*Recorded information*

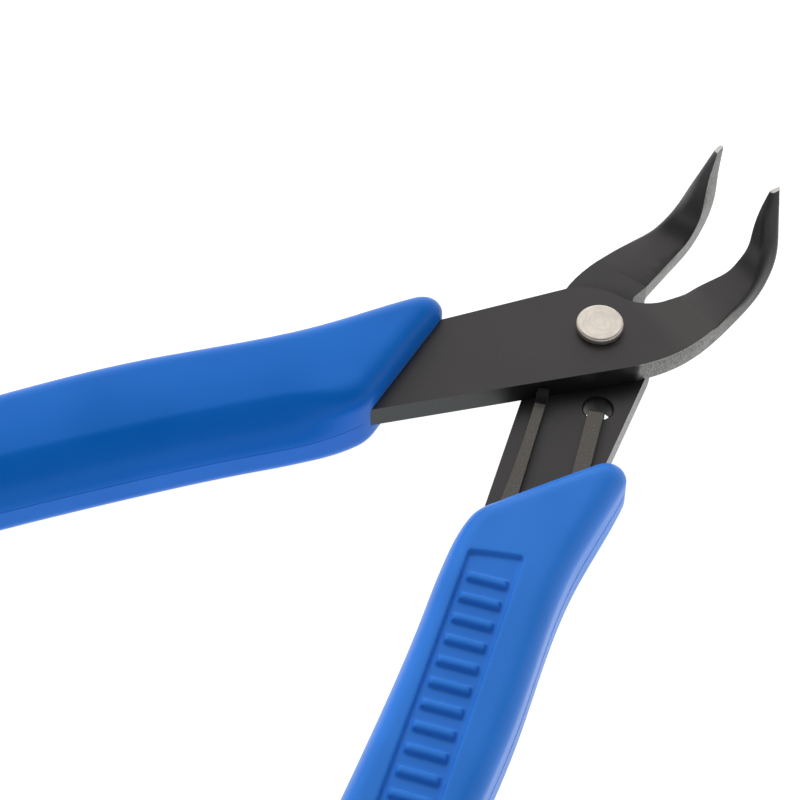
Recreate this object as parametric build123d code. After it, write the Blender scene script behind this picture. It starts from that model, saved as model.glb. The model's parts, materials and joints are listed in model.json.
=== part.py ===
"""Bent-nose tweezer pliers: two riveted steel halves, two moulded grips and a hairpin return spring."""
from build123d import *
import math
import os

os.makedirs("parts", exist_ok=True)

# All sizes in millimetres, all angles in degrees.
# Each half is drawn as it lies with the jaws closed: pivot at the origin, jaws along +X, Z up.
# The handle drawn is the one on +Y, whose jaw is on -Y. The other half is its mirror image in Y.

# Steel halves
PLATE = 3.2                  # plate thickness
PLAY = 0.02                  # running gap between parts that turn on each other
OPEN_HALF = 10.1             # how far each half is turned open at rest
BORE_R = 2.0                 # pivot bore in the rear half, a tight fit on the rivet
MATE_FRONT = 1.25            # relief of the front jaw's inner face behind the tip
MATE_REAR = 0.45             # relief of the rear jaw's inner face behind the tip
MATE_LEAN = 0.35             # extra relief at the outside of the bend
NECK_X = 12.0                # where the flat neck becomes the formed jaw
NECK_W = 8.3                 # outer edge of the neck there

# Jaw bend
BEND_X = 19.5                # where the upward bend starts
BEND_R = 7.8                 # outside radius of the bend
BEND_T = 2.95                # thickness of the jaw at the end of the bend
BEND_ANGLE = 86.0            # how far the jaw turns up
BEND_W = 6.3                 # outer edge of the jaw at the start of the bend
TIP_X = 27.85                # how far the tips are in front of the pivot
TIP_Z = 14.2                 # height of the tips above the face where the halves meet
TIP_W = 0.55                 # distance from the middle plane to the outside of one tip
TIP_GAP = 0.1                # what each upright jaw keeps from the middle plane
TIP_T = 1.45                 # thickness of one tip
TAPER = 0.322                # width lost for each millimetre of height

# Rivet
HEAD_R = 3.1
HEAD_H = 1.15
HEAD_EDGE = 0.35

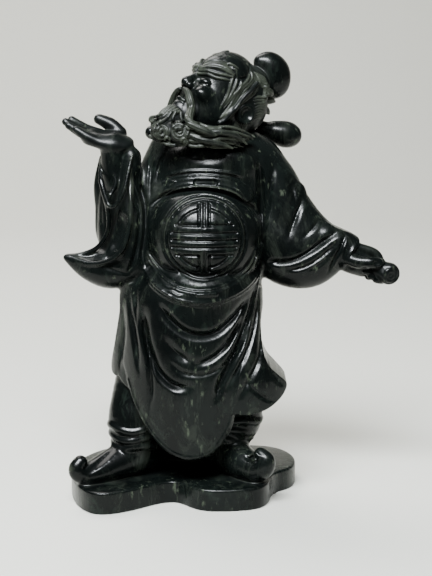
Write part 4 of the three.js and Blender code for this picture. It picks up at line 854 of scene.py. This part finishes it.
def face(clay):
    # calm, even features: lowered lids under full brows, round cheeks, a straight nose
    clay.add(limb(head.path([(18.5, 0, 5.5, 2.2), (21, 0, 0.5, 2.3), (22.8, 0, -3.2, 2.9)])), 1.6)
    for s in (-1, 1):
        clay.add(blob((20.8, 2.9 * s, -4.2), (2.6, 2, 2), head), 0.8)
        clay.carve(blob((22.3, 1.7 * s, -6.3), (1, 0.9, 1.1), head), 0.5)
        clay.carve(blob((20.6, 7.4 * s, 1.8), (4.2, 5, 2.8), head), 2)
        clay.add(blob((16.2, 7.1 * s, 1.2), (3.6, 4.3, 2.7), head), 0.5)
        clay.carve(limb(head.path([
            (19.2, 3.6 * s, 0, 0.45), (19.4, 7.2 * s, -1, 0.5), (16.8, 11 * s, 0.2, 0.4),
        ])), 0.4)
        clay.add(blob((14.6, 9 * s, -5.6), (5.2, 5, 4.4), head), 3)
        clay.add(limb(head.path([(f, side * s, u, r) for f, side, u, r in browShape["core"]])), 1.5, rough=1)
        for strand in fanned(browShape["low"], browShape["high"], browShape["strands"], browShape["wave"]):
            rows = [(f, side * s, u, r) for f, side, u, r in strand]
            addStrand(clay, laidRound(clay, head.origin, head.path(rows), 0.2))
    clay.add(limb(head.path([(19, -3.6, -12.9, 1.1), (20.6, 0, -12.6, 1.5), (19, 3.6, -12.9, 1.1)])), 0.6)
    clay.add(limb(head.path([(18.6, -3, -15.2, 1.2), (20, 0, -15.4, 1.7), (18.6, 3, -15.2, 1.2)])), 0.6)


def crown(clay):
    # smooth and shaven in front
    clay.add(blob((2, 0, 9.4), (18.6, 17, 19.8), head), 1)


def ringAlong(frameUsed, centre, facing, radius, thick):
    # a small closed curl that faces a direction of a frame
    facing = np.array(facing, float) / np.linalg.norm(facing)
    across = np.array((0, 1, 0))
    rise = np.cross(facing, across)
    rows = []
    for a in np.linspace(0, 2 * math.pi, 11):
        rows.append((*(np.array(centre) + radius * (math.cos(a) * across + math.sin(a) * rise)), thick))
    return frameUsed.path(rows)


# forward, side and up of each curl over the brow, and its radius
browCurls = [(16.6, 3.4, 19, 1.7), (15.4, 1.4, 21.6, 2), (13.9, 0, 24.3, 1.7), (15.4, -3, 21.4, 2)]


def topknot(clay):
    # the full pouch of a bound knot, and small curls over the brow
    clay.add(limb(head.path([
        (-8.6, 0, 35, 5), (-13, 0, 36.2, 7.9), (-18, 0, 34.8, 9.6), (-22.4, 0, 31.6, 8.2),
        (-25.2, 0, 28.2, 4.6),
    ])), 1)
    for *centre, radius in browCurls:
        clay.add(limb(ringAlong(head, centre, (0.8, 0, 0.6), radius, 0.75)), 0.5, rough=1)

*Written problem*
Repeat exactly the lines from the first line of the records above through the line containing "NECK_W = 8.3", both included, and nothing else.

*Result of this exercise*
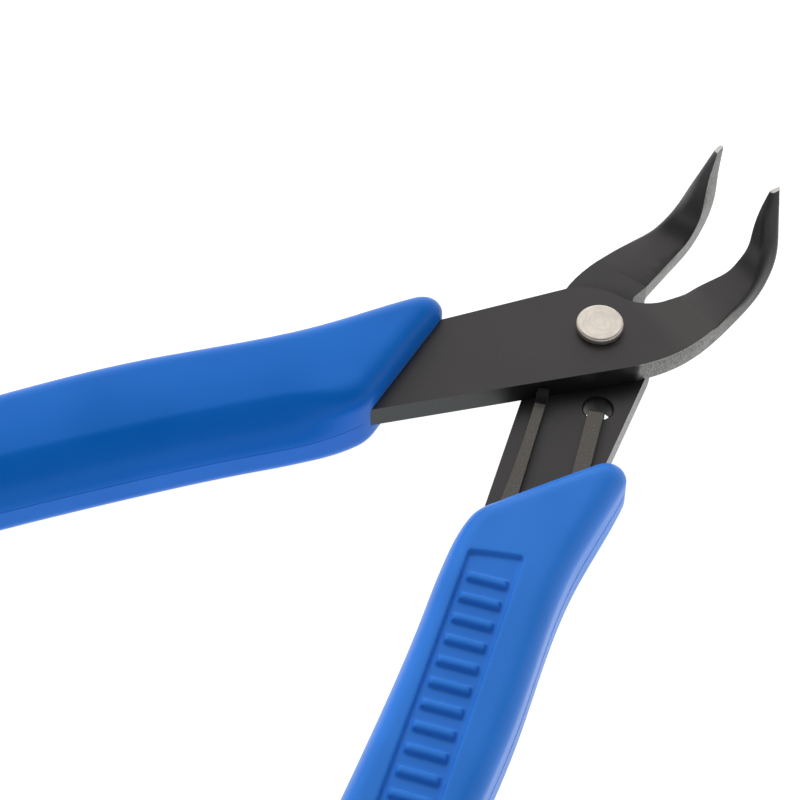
Recreate this object as parametric build123d code. After it, write the Blender scene script behind this picture. It starts from that model, saved as model.glb. The model's parts, materials and joints are listed in model.json.
=== part.py ===
"""Bent-nose tweezer pliers: two riveted steel halves, two moulded grips and a hairpin return spring."""
from build123d import *
import math
import os

os.makedirs("parts", exist_ok=True)

# All sizes in millimetres, all angles in degrees.
# Each half is drawn as it lies with the jaws closed: pivot at the origin, jaws along +X, Z up.
# The handle drawn is the one on +Y, whose jaw is on -Y. The other half is its mirror image in Y.

# Steel halves
PLATE = 3.2                  # plate thickness
PLAY = 0.02                  # running gap between parts that turn on each other
OPEN_HALF = 10.1             # how far each half is turned open at rest
BORE_R = 2.0                 # pivot bore in the rear half, a tight fit on the rivet
MATE_FRONT = 1.25            # relief of the front jaw's inner face behind the tip
MATE_REAR = 0.45             # relief of the rear jaw's inner face behind the tip
MATE_LEAN = 0.35             # extra relief at the outside of the bend
NECK_X = 12.0                # where the flat neck becomes the formed jaw
NECK_W = 8.3                 # outer edge of the neck there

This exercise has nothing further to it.